Tokoh

Mengenang KH Ahmad Djuz’an, Perintis Awal Kajian Tafsir Jalalain di Juwiring Klaten

Selasa, 1 Oktober 2024 | 19:00 WIB

Mengenang KH Ahmad Djuz’an, Perintis Awal Kajian Tafsir Jalalain di Juwiring Klaten

(Foto: Dok. Istimewa)

Klaten, NU Online Jateng

KH Ahmad Djuz’an dikenal sebagai pendiri Pesantren Al Fattah Kemiri, Tlogorandu, Juwiring, Klaten. Ia wafat di usia 54 tahun pada hari Jum’at (25/10/2019) silam, atau bertepatan dengan tanggal 26 Syafar 1411 Hijriah. 


Semasa hidup, dalam keadaan sakit yang dideritanya Kiai Ahmad Djuz’an tetap menjalankan dakwah dengan mengajar santri-santrinya di Pesantren Al Fattah Kemiri. Selain itu, ia juga mengampu kajian kitab Tafsir Jalalain pada rutinan Ahad pagi yang dikelola oleh Lembaga Dakwah Nahdlatul Ulama (LDNU) Kecamatan Juwiring disamping berdakwah di lingkungan masyarakat.


Sepeninggalnya ‘Almaghfurlah KH Ahmad Djuz’an’, masyarakat Juwiring kehilangan sosok guru, orang tua, dan panutan yang disegani oleh berbagai kalangan khususnya dilingkungan warga Nahdliyin Kecamatan Juwiring. 

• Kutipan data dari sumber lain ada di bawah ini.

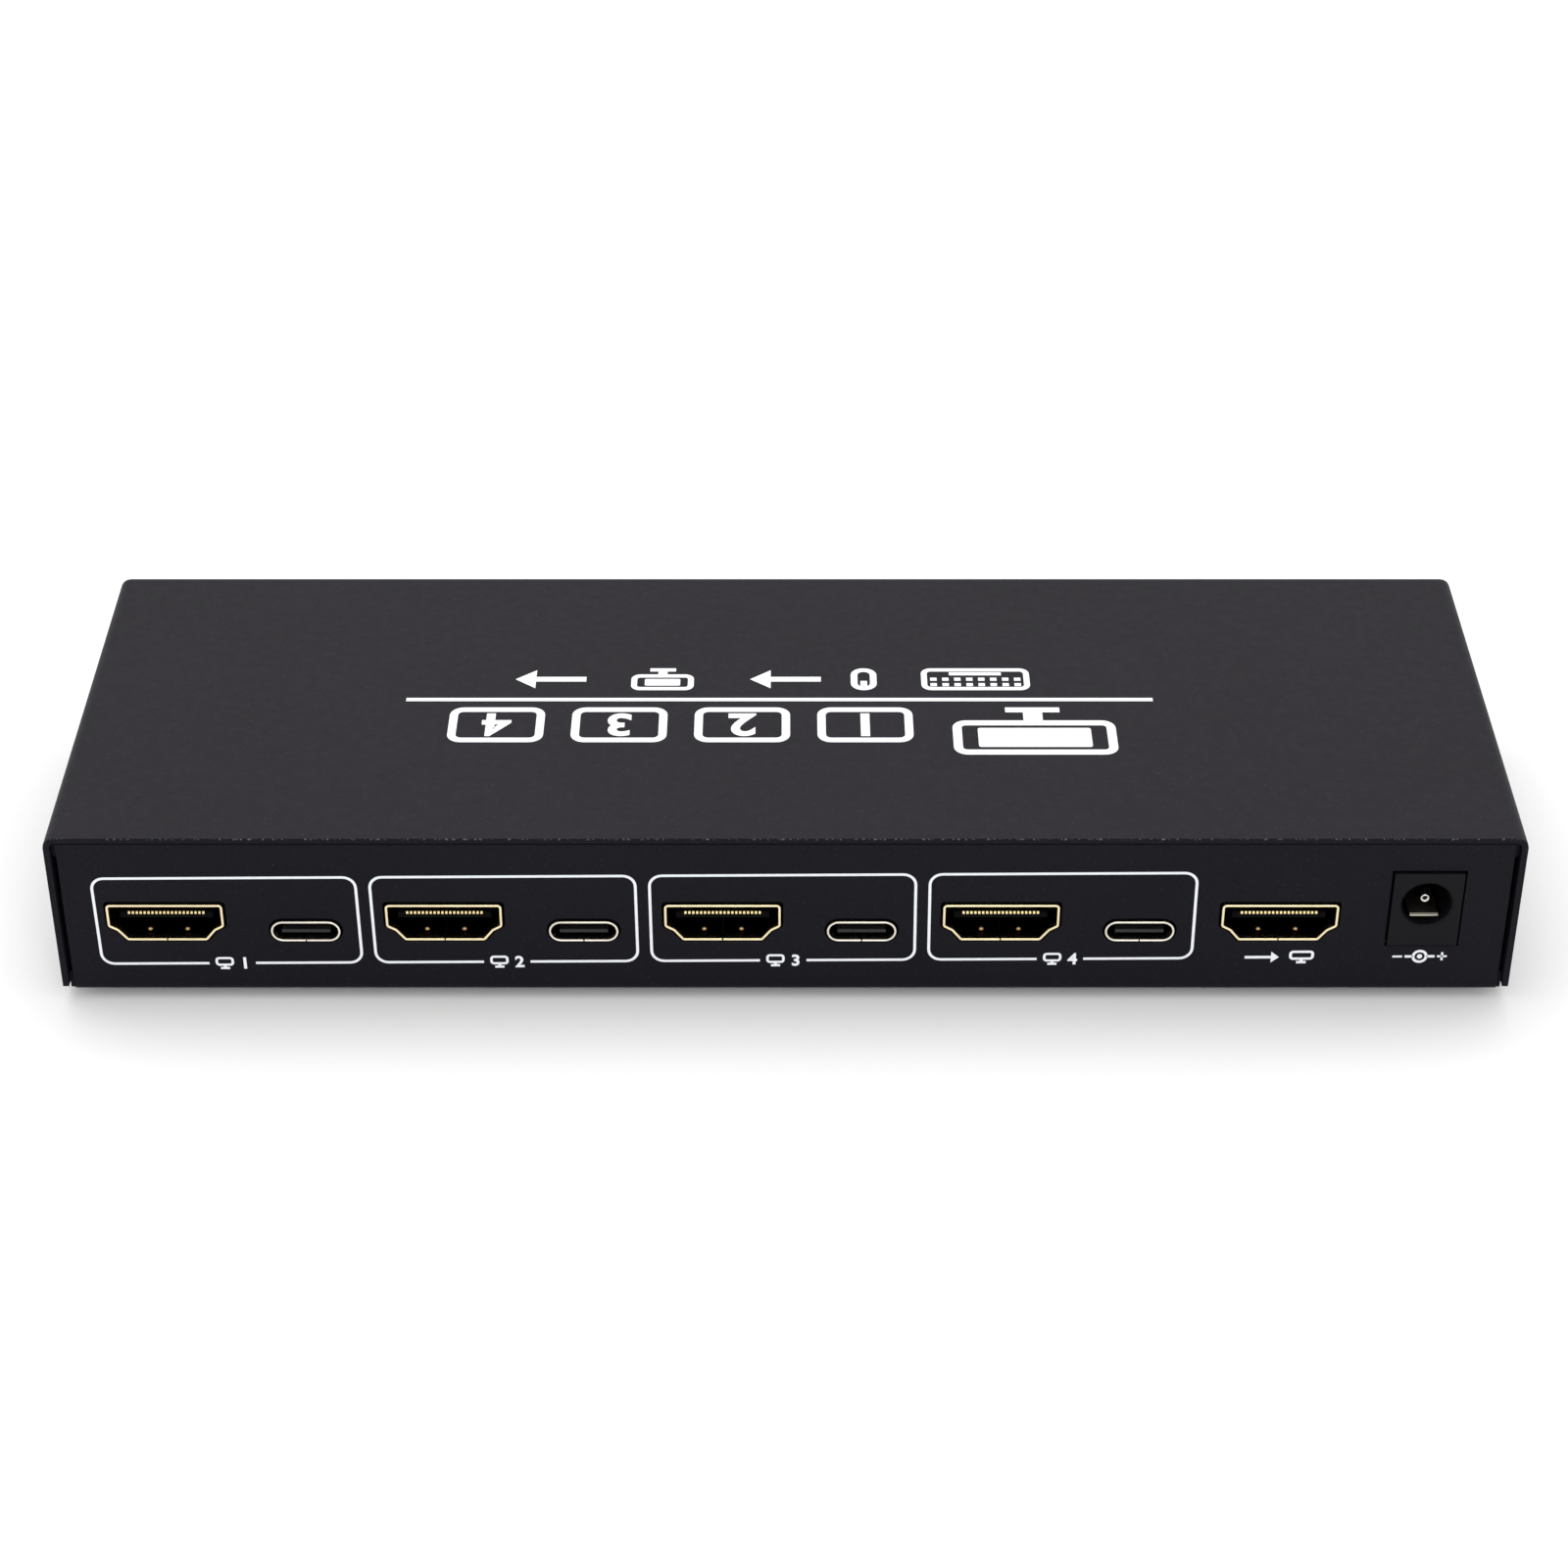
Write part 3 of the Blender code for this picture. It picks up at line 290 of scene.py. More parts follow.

Duka mendalam dirasakan oleh keluarga besar Pesantren Al Fattah, terutama para santri yang tanpa mengenal waktu telah dididik, ditempa dan dibimbing oleh Kiai Ahmad Djuz’an.


Yamdi Aryadi, salah seorang santri yang dikenal dekat dengan Kiai Ahmad Djuz’an menceritakan bahwa semasa hidupnya, Kiai Ahmad merupakan seorang sosok yang ramah dan mengayomi.


“Dalam keseharian Kiai Ahmad dikenal sebagai sosok yang ramah dan mengayomi baik kepada keluarga, santri, jami’iyah dan jama’ah. Pintu rumahnya setiap saat terbuka lebar untuk silaturahmi,  konsultasi perihal keagamaan atau pun permasalahan yang lain. Penyampaiannya dalam berdakwah mudah diterima dan menyentuh hati,” jelasnya.  


Khidmah KH Ahmad Djuz’an di Nahdlatul Ulama (NU) ditandai dengan terbentuknya majelis ahad pagi kajian Tafsir Jalalain di lingkungan Majelis Wakil Cabang Nahdlatul Ulama (MWCNU) Juwiring. 


“Berbekal istiqomah hingga akhirnya berubah menjadi sebuah majelis dengan jama’ah yang begitu besar sebagai wadah konsolidasi warga Nahdliyin,” tutur Aryadi. 


Hal senada juga disampaikan Agnes Ika Damayanti, santriwati Ponpes Al-Fattah yang kini menjadi mahasiswa program studi Ilmu Al Qur’an dan Tafsir di UIN Salatiga. Ia merasa terkesan dengan metode dakwah bilhaal dan cara penyampaian Kiai Ahmad yang mudah dimengerti dan dipahami.


“Menurut saya wejangan dan pesan Kiai Ahmad yang tetap membekas ialah nasehat untuk terus menimba ilmu selagi muda ibarat mengukir pada sebuat batu yang menginspirasi untuk tetap bersemangat melanjutkan nyantri menghapal Al-Qur’an. Selain metode dakwah yang sederhana dengan contoh-contoh nyata dalam kehidupan bermasyarakat,” katanya. 

                                
Sementara itu, santri generasi awal Kajian Kitab Tafsir Jalalain, Iskhaq Bashori mengatakan bahwasanya KH Ahmad Djuz’an ialah seorang ulama dengan penyampaian tausyiah yang mudah dimengerti, dipahami, dan membawa kesejukan. 


“Awal mula majelis Ahad pagi Tafsir Jalalain hanya beranggotakan 18 orang pada 20 Syawal 1419 H atau 7 Februari tahun 1999. Karena keistiqomahan dan penyampian Kiai Ahmad dengan bahasa yang sederhana sehingga mudah dimengerti serta membawa kesejukan rohani bagi jama’ah, akhirnya dengan mudah cepat berkembang untuk selanjutnya dibawah pengelolaan LDNU Juwiring pelaksanaannya bergilir ke setiap ranting NU,” pungkasnya.